- **Information shown**
------

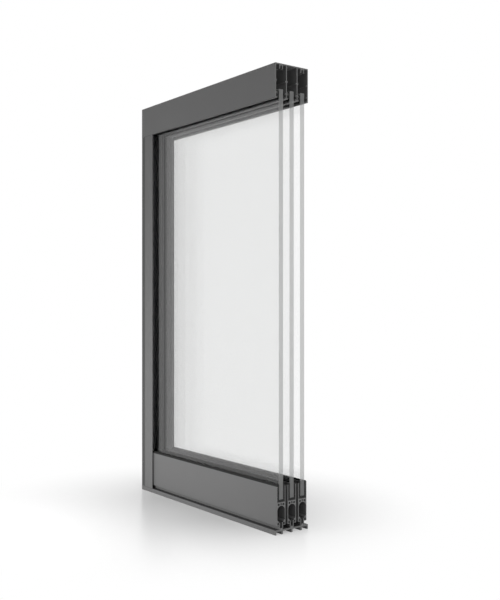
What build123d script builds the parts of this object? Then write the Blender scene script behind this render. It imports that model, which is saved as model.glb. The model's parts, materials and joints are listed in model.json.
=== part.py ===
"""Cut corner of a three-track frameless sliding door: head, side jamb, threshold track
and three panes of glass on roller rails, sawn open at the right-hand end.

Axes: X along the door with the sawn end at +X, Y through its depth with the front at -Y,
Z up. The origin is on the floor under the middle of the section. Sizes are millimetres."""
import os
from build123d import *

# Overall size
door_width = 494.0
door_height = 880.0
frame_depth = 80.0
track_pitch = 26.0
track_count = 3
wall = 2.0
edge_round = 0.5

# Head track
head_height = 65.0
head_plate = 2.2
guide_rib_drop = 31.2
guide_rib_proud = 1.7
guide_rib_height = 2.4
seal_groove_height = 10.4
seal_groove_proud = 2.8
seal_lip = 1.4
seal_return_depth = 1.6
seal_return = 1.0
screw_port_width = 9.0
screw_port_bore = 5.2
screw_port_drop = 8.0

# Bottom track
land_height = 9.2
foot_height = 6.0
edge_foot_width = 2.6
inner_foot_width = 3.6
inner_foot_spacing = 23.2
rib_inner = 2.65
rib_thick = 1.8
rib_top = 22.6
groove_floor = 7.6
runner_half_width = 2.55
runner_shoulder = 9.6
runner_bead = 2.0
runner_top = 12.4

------

- **Short task**
Take the listing above and write it out again exactly.

- **Task output**
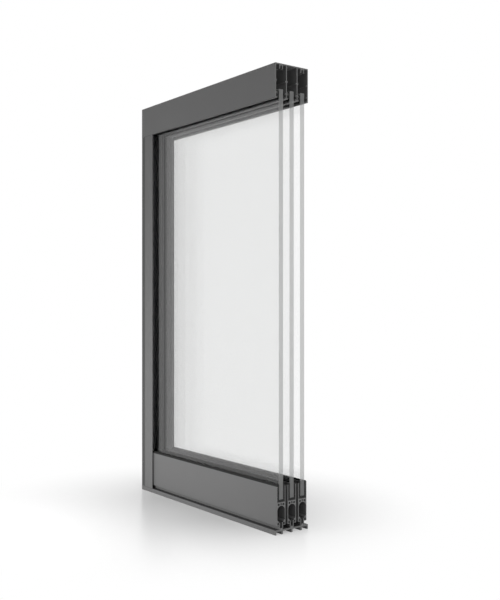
What build123d script builds the parts of this object? Then write the Blender scene script behind this render. It imports that model, which is saved as model.glb. The model's parts, materials and joints are listed in model.json.
=== part.py ===
"""Cut corner of a three-track frameless sliding door: head, side jamb, threshold track
and three panes of glass on roller rails, sawn open at the right-hand end.

Axes: X along the door with the sawn end at +X, Y through its depth with the front at -Y,
Z up. The origin is on the floor under the middle of the section. Sizes are millimetres."""
import os
from build123d import *

# Overall size
door_width = 494.0
door_height = 880.0
frame_depth = 80.0
track_pitch = 26.0
track_count = 3
wall = 2.0
edge_round = 0.5

# Head track
head_height = 65.0
head_plate = 2.2
guide_rib_drop = 31.2
guide_rib_proud = 1.7
guide_rib_height = 2.4
seal_groove_height = 10.4
seal_groove_proud = 2.8
seal_lip = 1.4
seal_return_depth = 1.6
seal_return = 1.0
screw_port_width = 9.0
screw_port_bore = 5.2
screw_port_drop = 8.0

# Bottom track
land_height = 9.2
foot_height = 6.0
edge_foot_width = 2.6
inner_foot_width = 3.6
inner_foot_spacing = 23.2
rib_inner = 2.65
rib_thick = 1.8
rib_top = 22.6
groove_floor = 7.6
runner_half_width = 2.55
runner_shoulder = 9.6
runner_bead = 2.0
runner_top = 12.4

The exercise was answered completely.